TASK STATEMENT
Quote the listing below in its entirety.
--
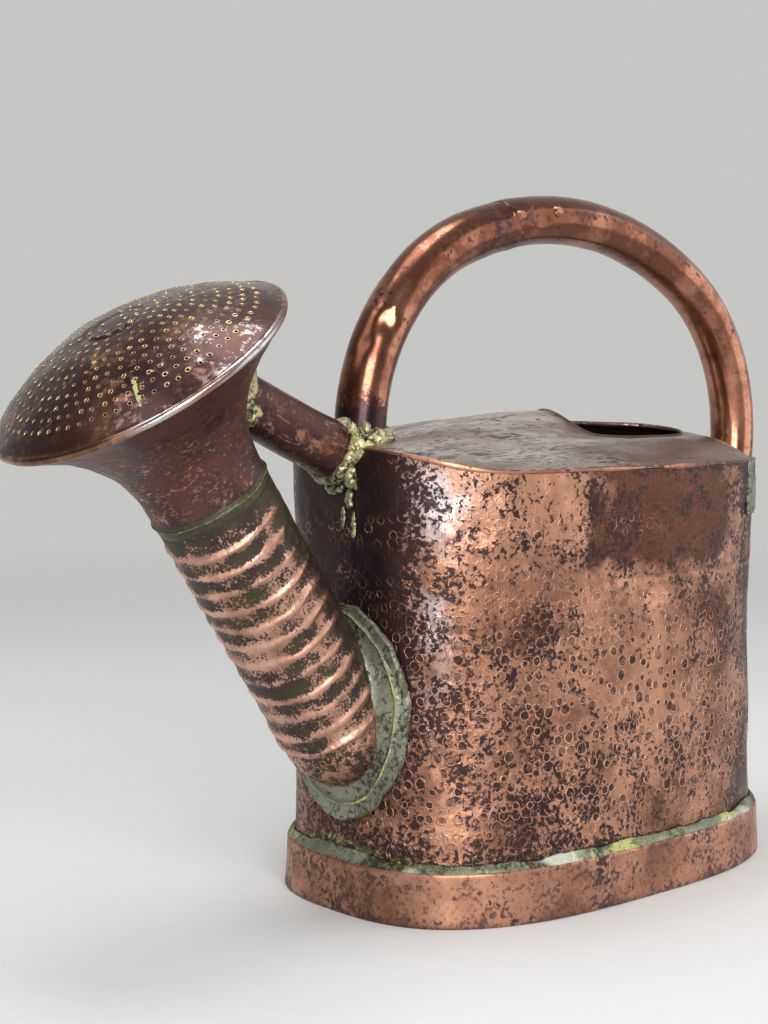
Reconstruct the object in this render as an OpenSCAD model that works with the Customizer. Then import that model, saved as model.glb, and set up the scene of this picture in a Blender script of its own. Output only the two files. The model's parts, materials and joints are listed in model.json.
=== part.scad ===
/* [Body] */
// Length of the oval body, nose to heel
body_l = 293.6; // [240:1:360]
// Width of the oval body
body_w = 181.2; // [150:1:220]
// Height of the body's rim above the ground
body_h = 235; // [190:1:285]
// Squareness of the oval: 2 is an ellipse, higher is boxier
oval_power = 2.83; // [2.2:0.05:3.4]
// Thickness of the copper sheet
sheet = 1.1; // [0.8:0.1:1.6]
// How far the rim is drawn up at the nose
nose_lift = 12.5; // [0:0.5:16]
// How far round the oval the raised nose reaches, each side
nose_spread = 60; // [40:5:80]
// Height of the wall's bottom edge and of the foot's sole above the ground
wall_lift = 2; // [0:0.5:6]
// Height of the bottom plate above the ground
bottom_lift = 8; // [4:1:16]

/* [Foot ring] */
// Height of the foot ring
foot_h = 28.5; // [20:0.5:40]
// Thickness of the foot ring
foot_t = 4; // [2.5:0.5:6]
// Height of the solder bead above the foot ring
foot_bead_h = 4.5; // [3:0.5:7]
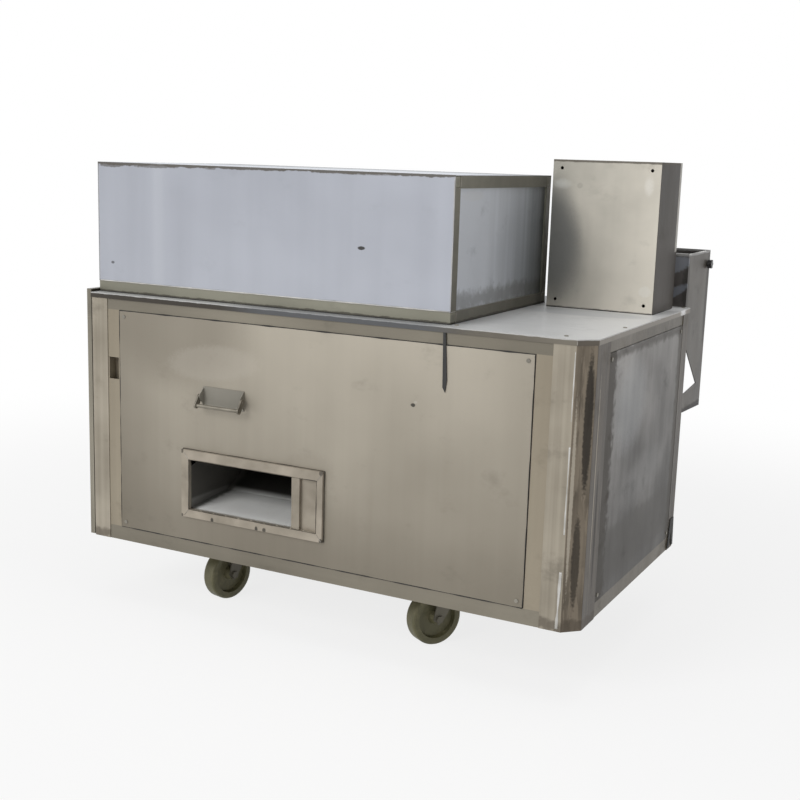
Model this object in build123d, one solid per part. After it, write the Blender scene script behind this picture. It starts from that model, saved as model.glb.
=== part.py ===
--
COMPLETE RESPONSE
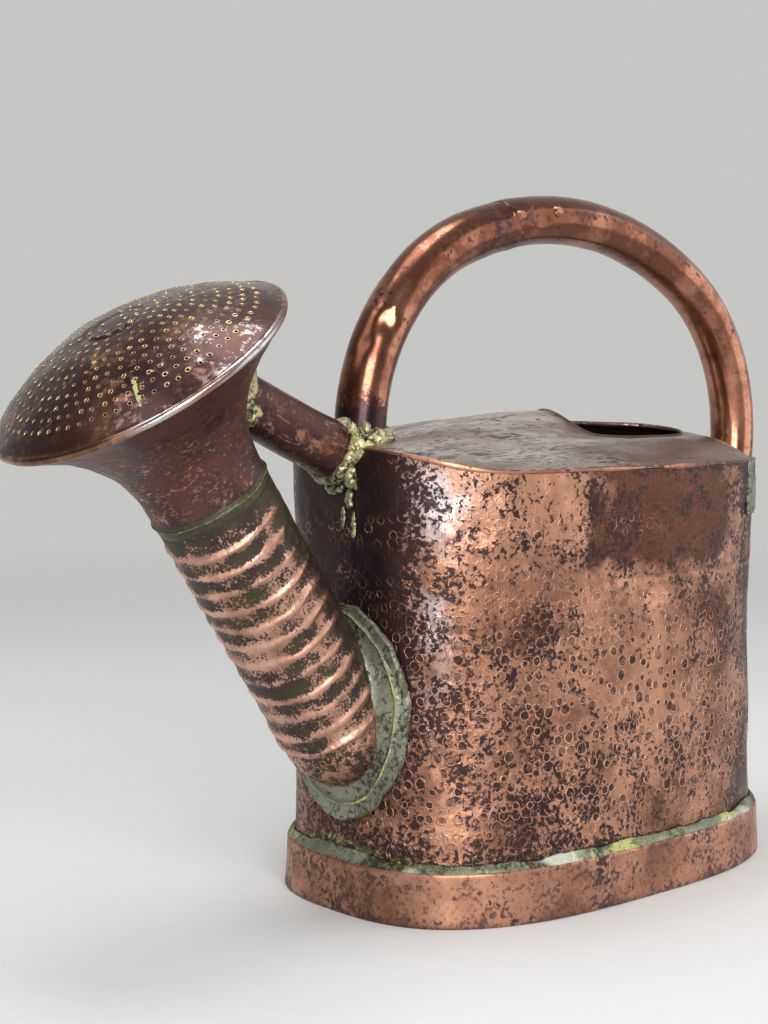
Reconstruct the object in this render as an OpenSCAD model that works with the Customizer. Then import that model, saved as model.glb, and set up the scene of this picture in a Blender script of its own. Output only the two files. The model's parts, materials and joints are listed in model.json.
=== part.scad ===
/* [Body] */
// Length of the oval body, nose to heel
body_l = 293.6; // [240:1:360]
// Width of the oval body
body_w = 181.2; // [150:1:220]
// Height of the body's rim above the ground
body_h = 235; // [190:1:285]
// Squareness of the oval: 2 is an ellipse, higher is boxier
oval_power = 2.83; // [2.2:0.05:3.4]
// Thickness of the copper sheet
sheet = 1.1; // [0.8:0.1:1.6]
// How far the rim is drawn up at the nose
nose_lift = 12.5; // [0:0.5:16]
// How far round the oval the raised nose reaches, each side
nose_spread = 60; // [40:5:80]
// Height of the wall's bottom edge and of the foot's sole above the ground
wall_lift = 2; // [0:0.5:6]
// Height of the bottom plate above the ground
bottom_lift = 8; // [4:1:16]

/* [Foot ring] */
// Height of the foot ring
foot_h = 28.5; // [20:0.5:40]
// Thickness of the foot ring
foot_t = 4; // [2.5:0.5:6]
// Height of the solder bead above the foot ring
foot_bead_h = 4.5; // [3:0.5:7]
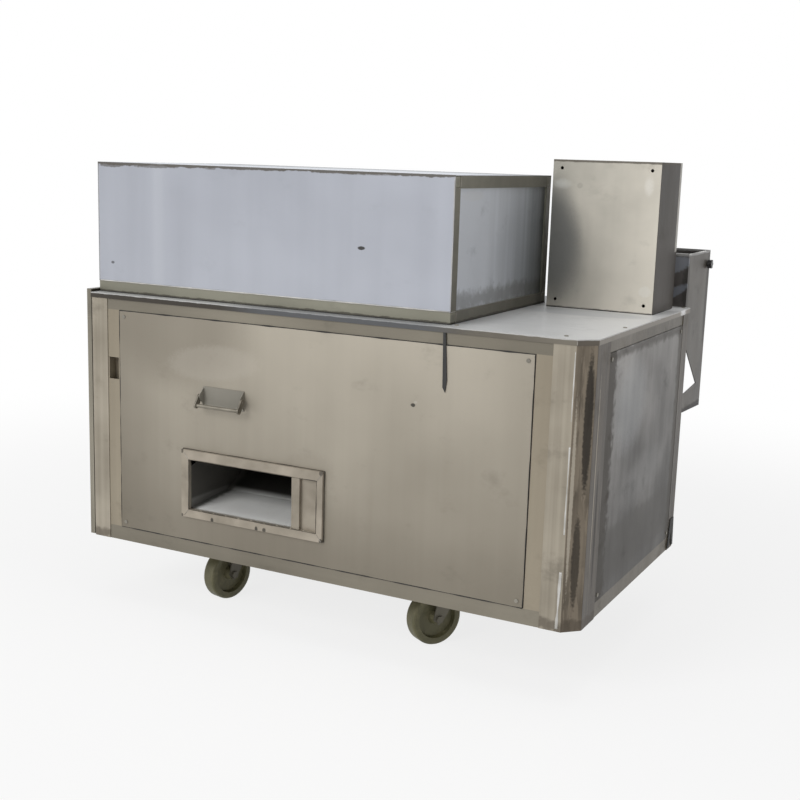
Model this object in build123d, one solid per part. After it, write the Blender scene script behind this picture. It starts from that model, saved as model.glb.
=== part.py ===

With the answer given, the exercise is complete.